Mr Ball cannot see why "some people get very excited about the dangers of concentrating ownership and power" in the commercial sector. But Mr Murdoch's private interests do not necessarily coincide with the national interest. In his battle with the BBC, they most certainly do not. There is a real risk that his constant chipping-away at the corporation will weaken it to such an extent that it crumbles. The BBC is not there by accident, and we have no guarantee that it will be around for ever.

Mr Ball said at Edinburgh that he has no time for the argument that the BBC is part of the "social glue" holding the nation together. "I don't think the nation's falling apart, and in any case it's not the BBC's job to stick things together in the way that it sees fit," he grumbled. He had "heard enough about that glue to last me a lifetime".

Well, he should be forced to listen to more such talk. Ms Heggessey was absolutely right to say what she did. The BBC is something that we can all be proud of. We must not let Mr Ball and his boss sleepwalk the country into a position where there is nothing left of the BBC to defend.

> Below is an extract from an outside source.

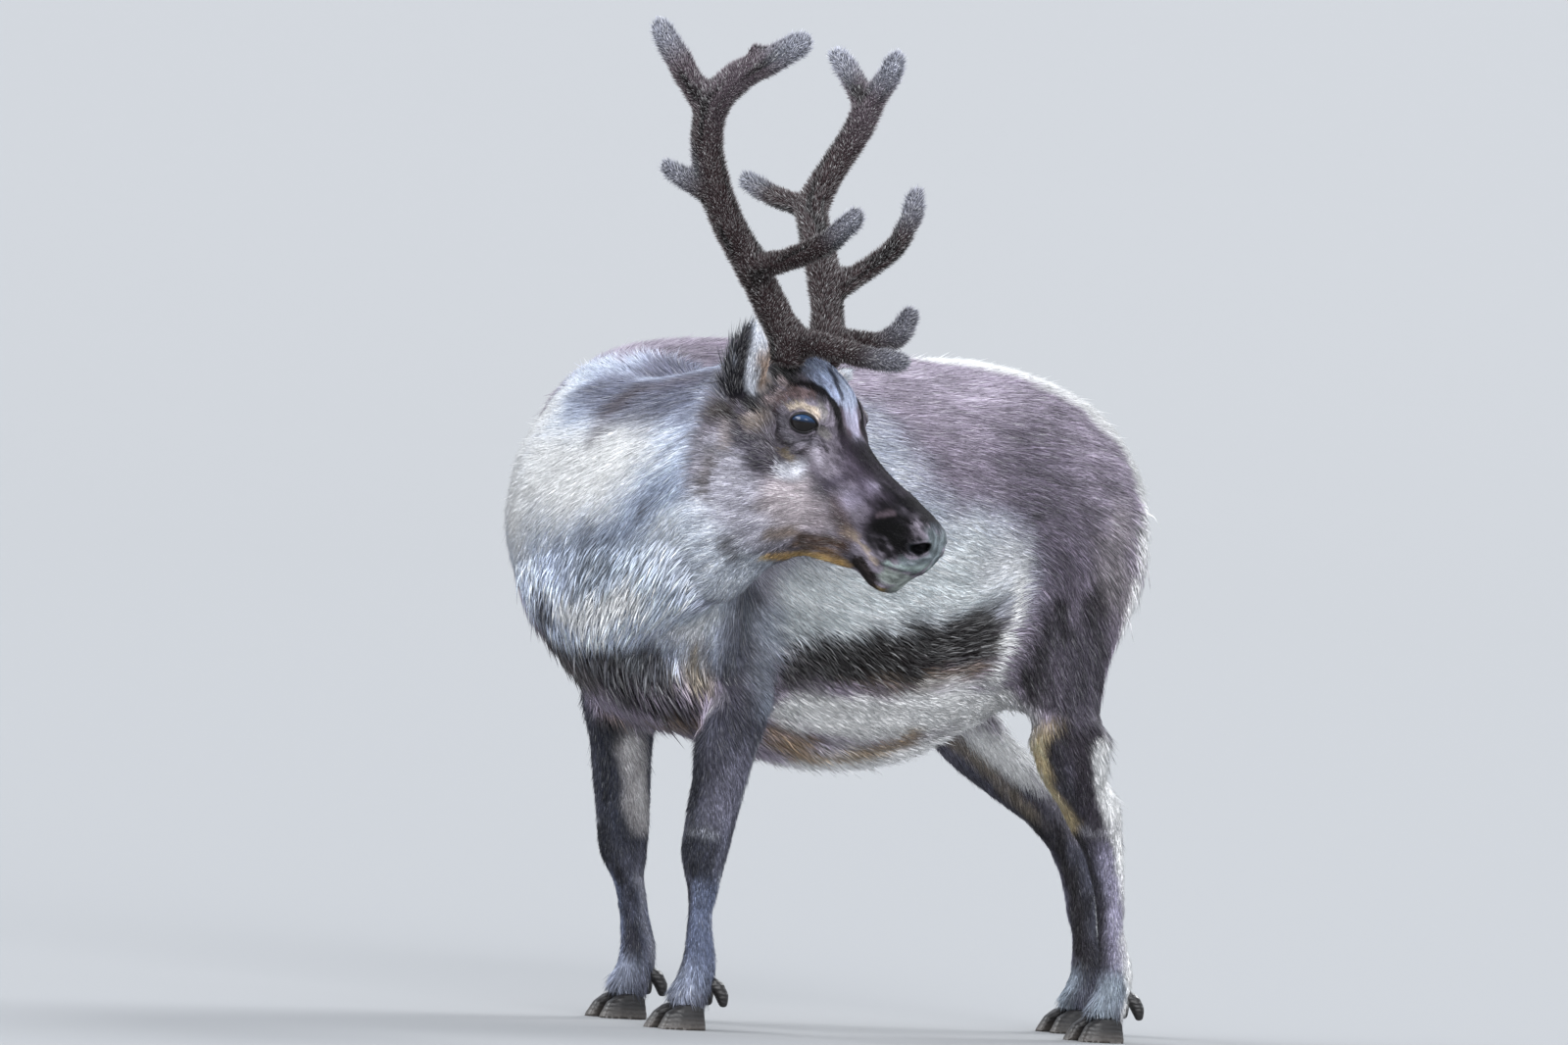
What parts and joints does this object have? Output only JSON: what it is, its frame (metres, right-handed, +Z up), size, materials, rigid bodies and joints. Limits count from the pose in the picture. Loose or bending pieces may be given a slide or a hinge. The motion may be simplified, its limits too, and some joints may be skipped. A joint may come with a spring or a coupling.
{
  "type": "reindeer",
  "caption": "Life-size standing reindeer with velvet antlers, head turned back over its left shoulder, hind legs in a stride.",
  "frame": {"origin": "middle of the model's box on the floor that its claws stand on", "axes": "+Z up, -Y the way the trunk faces, +X the animal's left"},
  "size_m": [0.6718, 1.0492, 1.202],
  "materials": {
    "coat": "short to medium fur, mauve-grey back, pale neck, cream belly and dark legs",
    "velvet": "dark brown-grey antler velvet with pale fuzzy tips",
    "claw": "dark satin horn",
    "eye": "wet, glossy, blue-black"
  },
  "bodies": {
    "root": {"trunk": "coat", "neck": "coat", "head": "coat", "tail": "coat", "ear_left": "coat", "ear_right": "coat", "leg_front_left_upper": "coat", "leg_front_left_cannon": "coat", "leg_front_left_foot": "coat", "leg_front_right_upper": "coat", "leg_front_right_cannon": "coat", "leg_front_right_foot": "coat", "leg_hind_left_upper": "coat", "leg_hind_left_cannon": "coat", "leg_hind_left_foot": "coat", "leg_hind_right_upper": "coat", "leg_hind_right_cannon": "coat", "leg_hind_right_foot": "coat", "claw_front_left_a": "claw", "dewclaw_front_left_a": "claw", "claw_front_left_b": "claw", "dewclaw_front_left_b": "claw", "claw_front_right_a": "claw", "dewclaw_front_right_a": "claw", "claw_front_right_b": "claw", "dewclaw_front_right_b": "claw", "claw_hind_left_a": "claw", "dewclaw_hind_left_a": "claw", "claw_hind_left_b": "claw", "dewclaw_hind_left_b": "claw", "claw_hind_right_a": "claw", "dewclaw_hind_right_a": "claw", "claw_hind_right_b": "claw", "dewclaw_hind_right_b": "claw", "eye_left": "eye", "antler_left_base": "velvet", "antler_left_beam": "velvet", "antler_left_palm": "velvet", "antler_left_crown": "velvet", "antler_left_rear": "velvet", "antler_left_bez": "velvet", "antler_left_brow": "velvet", "eye_right": "eye", "antler_right_base": "velvet", "antler_right_beam": "velvet", "antler_right_palm": "velvet", "antler_right_crown": "velvet", "antler_right_rear": "velvet", "antler_right_bez": "velvet", "antler_right_brow": "velvet"}
  },
  "joints": []
}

* A footnote on the reporting of the Hutton business: is there not an irony in the fact that the affair revolves around the "sexing-up" of a government dossier?

Let's remind ourselves what a reporter does every day - he collects and sifts through reams of material, selects the most revealing and surprising aspect - and then shoves it to the top of his story. If that is not "sexing-up", what would you call it?